Visa recently introduced new rules for e-commerce fraud prevention. This article explains how these rules impact your online business and steps you need to follow to avoid new fees.
Increase in Online Fraud
Consumers are increasingly making purchases online, fueled by changes in shopping habits adopted during the COVID-19 pandemic. And opportunistic fraudsters have followed suit, with e-commerce fraud escalating. A new study from Juniper Research, “Online Payment Fraud: Emerging Threats, Segment Analysis & Market Forecasts 2021-2025,” reports that the value of losses due to e-commerce fraud will increase 18% to over $20 billion by the end of 2021 from $17.5 billion in 2020.
One of the most common types of fraud is called “card cycling,” a method whereby fraudsters attempt to validate stolen credit card credentials. They write an automated computer script that allows them to quickly cycle through thousands of credit card numbers and test different combinations of security codes and other underlying credentials. Those deemed valid are then used to fraudulently purchase goods for resale, or to sell as verified cards on the dark web.
The Industry Responds
Visa, card issuers and processors recently joined together to implement new measures intended to reduce fraudulent activity, especially as it relates to suspicious cards, such as those that have been canceled or compromised in a breach. Mastercard is expected to follow suit in the near future.

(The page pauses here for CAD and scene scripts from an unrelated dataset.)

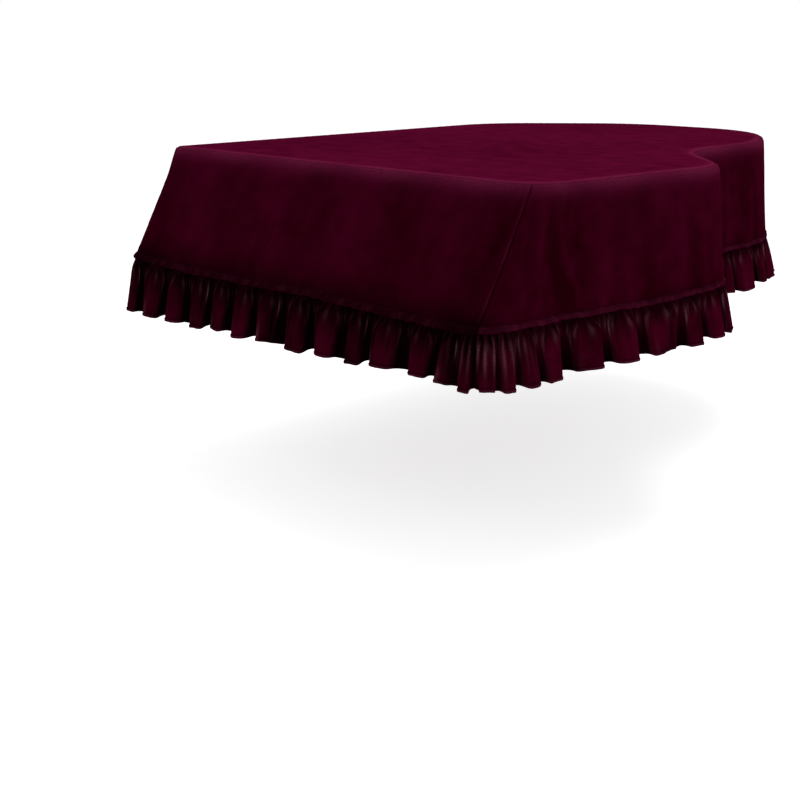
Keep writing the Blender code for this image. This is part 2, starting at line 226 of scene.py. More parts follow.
MAIN_FOLDS = (
    Fold(-0.91, -0.91, 0.095, 0.001, 0.004),
    Fold(-0.42, -0.42, 0.076, 0.001, 0.005),
    Fold(-0.07, -0.07, 0.038, 0.001, 0.004),
    Fold(0.085, 0.293, 0.034, 0.003, 0.012),
    Fold(0.325, 0.345, 0.026, 0.001, 0.005),
    Fold(0.570, 0.600, 0.043, 0.001, 0.006),
    Fold(0.750, 0.790, 0.038, 0.003, 0.006),
    Fold(1.660, 1.660, 0.057, 0.001, 0.006),
    Fold(2.120, 2.120, 0.048, 0.001, 0.005),
)

FINE_FOLDS = (
    Fold(0.040, 0.190, 0.024, -0.0022, -0.0030, 0.02, 0.95),
    Fold(0.135, 0.375, 0.020, -0.0016, -0.0026, 0.05, 1.0),
    Fold(0.020, 0.115, 0.012, 0.0016, 0.0018, 0.0, 0.72),
    Fold(0.118, 0.215, 0.010, 0.0014, 0.0010, 0.0, 0.60),
    Fold(0.215, 0.470, 0.016, 0.0008, 0.0022, 0.25, 1.1),
    Fold(0.455, 0.530, 0.018, -0.0010, -0.0022, 0.35, 1.1),
    Fold(0.660, 0.665, 0.016, 0.0012, 0.0018, 0.0, 1.1),
    Fold(0.730, 0.745, 0.011, -0.0024, -0.0010, 0.0, 0.55),
    Fold(0.845, 0.860, 0.018, 0.0014, 0.0026, 0.1, 1.1),
    Fold(-0.030, -0.110, 0.015, 0.0012, 0.0010, 0.0, 0.66),
    Fold(-0.140, -0.175, 0.026, -0.0010, -0.0020, 0.10, 1.1),
    Fold(-0.250, -0.265, 0.020, 0.0006, 0.0020, 0.30, 1.1),
    Fold(-0.590, -0.570, 0.034, -0.0006, -0.0022, 0.20, 1.1),
    Fold(-0.760, -0.790, 0.024, 0.0006, 0.0018, 0.25, 1.1),
    Fold(-1.130, -1.180, 0.030, 0.0008, 0.0024, 0.10, 1.1),
    Fold(-1.330, -1.390, 0.022, 0.0014, 0.0022, 0.00, 1.1),
    Fold(1.350, 1.350, 0.026, 0.0012, 0.0022, 0.0, 1.1),
    Fold(1.500, 1.520, 0.018, 0.0016, 0.0024, 0.0, 1.1),
    Fold(1.580, 1.575, 0.014, -0.0012, -0.0020, 0.0, 1.1),
    Fold(1.745, 1.760, 0.020, 0.0010, 0.0026, 0.1, 1.1),
    Fold(1.900, 1.930, 0.026, -0.0008, -0.0022, 0.2, 1.1),
    Fold(2.420, 2.400, 0.028, 0.0008, 0.0026, 0.2, 1.1),
    Fold(2.830, 2.860, 0.034, 0.0006, 0.0028, 0.2, 1.1),
    Fold(3.240, 3.210, 0.026, 0.0010, 0.0024, 0.1, 1.1),
    Fold(3.900, 3.900, 0.040, 0.0006, 0.0026, 0.2, 1.1),
    Fold(4.380, 4.400, 0.030, 0.0008, 0.0024, 0.1, 1.1),
    Fold(4.800, 4.790, 0.036, 0.0006, 0.0026, 0.2, 1.1),
)


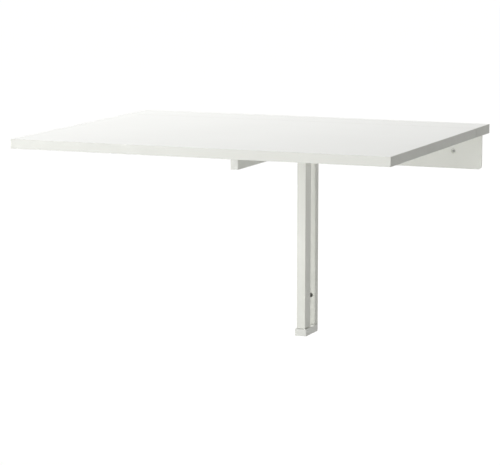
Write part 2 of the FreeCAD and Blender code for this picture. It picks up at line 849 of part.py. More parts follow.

Effective April 1, 2021, Visa has grouped a series of decline codes and classified them as “Category 1” transaction responses with a description “Issuer Will Never Approve.” This subset of decline codes indicates the card is blocked for use (such as a stolen card) or never existed. It signals that there is no circumstance in which the issuer will grant an approval.
Effective April 1, 2022, merchants who reattempt to authorize a transaction after receiving a Category 1 decline will be assessed a non-compliance fee passed on from Visa. The fee for domestic transactions is $0.10, and international transactions will be assessed $0.15.
PayJunction Changes and Merchant Best Practices
PayJunction has implemented the rules on your behalf. No technical changes are required by you and there is no impact on how you process transactions.
Any Visa card that is declined because of Decline Response Category 1 is automatically added to your account’s Blocklist. These include PayJunction decline codes BT, 04, 12, 15, 57, 62, 78, RC. When attempting to charge a card that was added to the blocklist, merchants will see the following message: “Declined FB. This account has been blocked in PayJunction due to Fraud. You can edit this in your block list."
Here are a few best practices to protect your business and avoid the new fees:
Turn on AVS and CVV Matching Requirements
With just a credit card number, fraudsters can put charges on a credit card even if it’s not in their possession. To combat this, businesses can enable Address Verification System (AVS) and Card Verification Value (CVV) to better confirm the authenticity of the purchase.
AVS and CVV numbers are typically harder for fraudsters to get their hands on than card numbers and expiration dates. Simply turning on the option to require this information at checkout will help prevent card testing.
Don’t Unblock Cards
Nobody likes to decline transactions, as there is a risk in turning away good customers. However, in the case of Category 1 codes, merchants should comply with the issuer’s response to “never approve.” PayJunction will automatically add cards with a Category 1 Decline Response to a merchant's block list.
You have the ability to manually unblock the cards; however, we strongly advise not to do so because any subsequent attempt to charge the same card number for any reason will result in non-compliance fees from Visa. These fees can really add up if a fraud bot is attempting card cycling on a stolen card number and making thousands of hits to your website.